October is the month to appreciate all that your Occupational Therapist does. But what exactly does an Occupational Therapist do?
What is an Occupational Therapist?
The word “Occupational” in Occupational Therapy is a bit misleading; it might make you think that it only concerns workplace therapy, but this is not the case. Occupational Therapists are healthcare professionals that help you resume or continue many tasks, including in the workplace, but also focusing on having fun at home, going out, caring for yourself, your home, your family, daily tasks, hobbies, and many more activities. If there is anything you’d like to be capable of doing, feel free to bring it up with your OT so you can work on strategies to accomplish all your goals.
What’s the difference between an Occupational Therapist and a Physiotherapist?
Occupational therapists often work on a team with physiotherapists, but their roles are different. Physiotherapists help people restore physical function; Occupational Therapists focus on how that function affects the ability to do the things that are important to them.
Where do Occupational Therapists work?
As health care professionals, occupational therapists work in a wide range of settings, including: care facilities, hospitals, clinics, rehabilitation centres, schools, nursing homes, home care, private practice, vocational programs, recreation centres, insurance companies, accessibility programs, health promotion, disability prevention & management, and more.
OTs work with people of all ages – infants to seniors – in many different ways. Here are a few examples:
- Working with children and teachers in a classroom to help children develop skills such as handwriting or computer use or to provide strategies to manage behaviours – skills that will make it easier for students to learn and thrive in school.
- Working with patients admitted to hospital following a stroke or brain injury to assess and treat cognitive impairment – problems with the ability to think, remember or communicate – to help patients recover from or manage issues related to their condition.

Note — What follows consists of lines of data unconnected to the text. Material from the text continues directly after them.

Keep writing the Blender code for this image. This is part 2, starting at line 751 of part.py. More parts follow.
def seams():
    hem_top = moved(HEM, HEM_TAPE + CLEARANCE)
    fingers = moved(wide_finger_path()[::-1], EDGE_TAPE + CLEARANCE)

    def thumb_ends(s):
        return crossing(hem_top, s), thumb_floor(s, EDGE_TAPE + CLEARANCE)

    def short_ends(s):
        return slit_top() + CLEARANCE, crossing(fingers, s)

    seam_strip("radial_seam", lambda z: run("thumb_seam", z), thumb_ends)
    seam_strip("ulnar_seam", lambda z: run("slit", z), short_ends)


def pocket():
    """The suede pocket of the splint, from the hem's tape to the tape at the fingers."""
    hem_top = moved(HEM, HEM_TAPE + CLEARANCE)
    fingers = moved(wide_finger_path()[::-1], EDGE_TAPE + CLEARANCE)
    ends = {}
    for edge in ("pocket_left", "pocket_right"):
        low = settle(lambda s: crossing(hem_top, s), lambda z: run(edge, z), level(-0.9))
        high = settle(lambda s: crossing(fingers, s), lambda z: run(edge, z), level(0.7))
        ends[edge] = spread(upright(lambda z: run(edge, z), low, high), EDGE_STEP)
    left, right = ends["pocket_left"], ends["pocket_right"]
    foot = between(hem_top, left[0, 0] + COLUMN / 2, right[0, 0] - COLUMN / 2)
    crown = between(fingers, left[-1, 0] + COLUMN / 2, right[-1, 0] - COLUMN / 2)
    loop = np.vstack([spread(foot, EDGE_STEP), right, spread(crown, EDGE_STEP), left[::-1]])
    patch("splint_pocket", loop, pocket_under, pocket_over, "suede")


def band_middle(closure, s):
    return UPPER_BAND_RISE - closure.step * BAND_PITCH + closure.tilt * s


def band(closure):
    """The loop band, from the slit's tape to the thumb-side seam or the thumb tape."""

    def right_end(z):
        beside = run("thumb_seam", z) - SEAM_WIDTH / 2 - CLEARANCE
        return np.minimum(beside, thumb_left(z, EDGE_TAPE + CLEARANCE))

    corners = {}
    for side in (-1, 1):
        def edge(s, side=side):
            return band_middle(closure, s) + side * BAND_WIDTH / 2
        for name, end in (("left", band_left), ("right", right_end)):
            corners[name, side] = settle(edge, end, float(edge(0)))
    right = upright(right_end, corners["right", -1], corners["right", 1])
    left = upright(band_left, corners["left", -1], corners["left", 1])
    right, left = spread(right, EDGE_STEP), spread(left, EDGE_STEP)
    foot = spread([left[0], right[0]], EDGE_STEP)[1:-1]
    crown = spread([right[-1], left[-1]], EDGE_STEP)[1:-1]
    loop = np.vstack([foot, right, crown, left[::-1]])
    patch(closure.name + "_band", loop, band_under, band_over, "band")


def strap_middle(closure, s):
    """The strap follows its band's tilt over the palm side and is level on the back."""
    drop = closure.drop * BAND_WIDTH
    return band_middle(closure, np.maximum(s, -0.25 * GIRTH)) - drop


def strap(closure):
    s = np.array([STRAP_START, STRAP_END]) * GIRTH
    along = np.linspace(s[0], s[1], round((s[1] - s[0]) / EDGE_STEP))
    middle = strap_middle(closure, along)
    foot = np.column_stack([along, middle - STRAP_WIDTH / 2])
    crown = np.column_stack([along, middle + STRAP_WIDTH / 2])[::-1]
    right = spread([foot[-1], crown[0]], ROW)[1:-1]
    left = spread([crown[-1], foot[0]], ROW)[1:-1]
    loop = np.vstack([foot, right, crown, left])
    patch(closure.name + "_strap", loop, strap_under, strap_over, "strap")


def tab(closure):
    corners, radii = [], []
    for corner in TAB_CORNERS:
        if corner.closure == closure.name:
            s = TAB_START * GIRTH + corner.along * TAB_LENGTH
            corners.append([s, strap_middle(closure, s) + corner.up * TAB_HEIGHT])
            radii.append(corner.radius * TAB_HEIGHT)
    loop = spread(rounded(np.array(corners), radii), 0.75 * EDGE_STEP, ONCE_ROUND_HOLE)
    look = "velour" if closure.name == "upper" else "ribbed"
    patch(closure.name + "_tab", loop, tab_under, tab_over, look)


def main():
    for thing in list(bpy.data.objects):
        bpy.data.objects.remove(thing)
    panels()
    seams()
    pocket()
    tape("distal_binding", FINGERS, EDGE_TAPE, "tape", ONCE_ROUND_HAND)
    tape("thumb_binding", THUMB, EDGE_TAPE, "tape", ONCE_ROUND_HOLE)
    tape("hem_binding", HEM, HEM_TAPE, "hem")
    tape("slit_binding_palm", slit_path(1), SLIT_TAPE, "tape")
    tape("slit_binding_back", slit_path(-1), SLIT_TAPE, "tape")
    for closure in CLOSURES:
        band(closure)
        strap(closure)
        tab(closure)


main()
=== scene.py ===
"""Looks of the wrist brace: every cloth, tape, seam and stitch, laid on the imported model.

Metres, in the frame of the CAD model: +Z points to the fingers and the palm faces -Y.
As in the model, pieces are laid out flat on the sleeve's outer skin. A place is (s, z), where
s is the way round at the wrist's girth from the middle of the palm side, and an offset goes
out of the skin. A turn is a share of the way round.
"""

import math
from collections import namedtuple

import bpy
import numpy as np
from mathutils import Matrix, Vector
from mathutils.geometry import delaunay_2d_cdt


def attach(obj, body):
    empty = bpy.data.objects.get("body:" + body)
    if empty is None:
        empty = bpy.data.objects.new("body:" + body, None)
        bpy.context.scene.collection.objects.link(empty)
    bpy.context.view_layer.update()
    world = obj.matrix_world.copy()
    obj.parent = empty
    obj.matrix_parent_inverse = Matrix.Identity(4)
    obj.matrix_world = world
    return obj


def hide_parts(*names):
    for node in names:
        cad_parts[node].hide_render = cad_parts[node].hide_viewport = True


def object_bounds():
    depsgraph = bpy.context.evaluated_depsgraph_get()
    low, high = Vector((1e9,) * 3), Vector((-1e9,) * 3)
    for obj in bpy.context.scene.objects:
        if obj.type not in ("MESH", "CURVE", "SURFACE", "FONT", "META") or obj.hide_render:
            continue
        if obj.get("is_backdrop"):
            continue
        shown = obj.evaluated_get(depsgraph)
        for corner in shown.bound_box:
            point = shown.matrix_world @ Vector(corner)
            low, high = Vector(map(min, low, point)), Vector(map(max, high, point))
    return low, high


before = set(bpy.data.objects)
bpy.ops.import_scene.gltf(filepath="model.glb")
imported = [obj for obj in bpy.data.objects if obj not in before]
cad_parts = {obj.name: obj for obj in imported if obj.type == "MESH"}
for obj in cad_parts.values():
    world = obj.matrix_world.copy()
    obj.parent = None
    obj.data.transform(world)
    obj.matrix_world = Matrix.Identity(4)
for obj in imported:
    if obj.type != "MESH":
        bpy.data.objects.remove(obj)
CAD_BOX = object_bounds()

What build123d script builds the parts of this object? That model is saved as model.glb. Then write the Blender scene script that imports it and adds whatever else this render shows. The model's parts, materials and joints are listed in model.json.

- Working with clients with mental illness in outpatient programs, to assist people living with schizophrenia or bipolar disorders to manage their conditions so they can live independently at home in the community.
- Working with clients to identify and purchase equipment, such as wheelchairs or bathroom safety devices, to ensure clients can safely return to or remain at home when their physical abilities have changed as a result of a condition such as multiple sclerosis or arthritis.
- Working with clients following a workplace or motor vehicle injury to determine what the client may need in the future to be able perform their daily activities.
- Working with clients, who have experienced a change in their physical or mental abilities, to return to work by adapting how they do their job, what type of job they do or making changes to the workplace environment.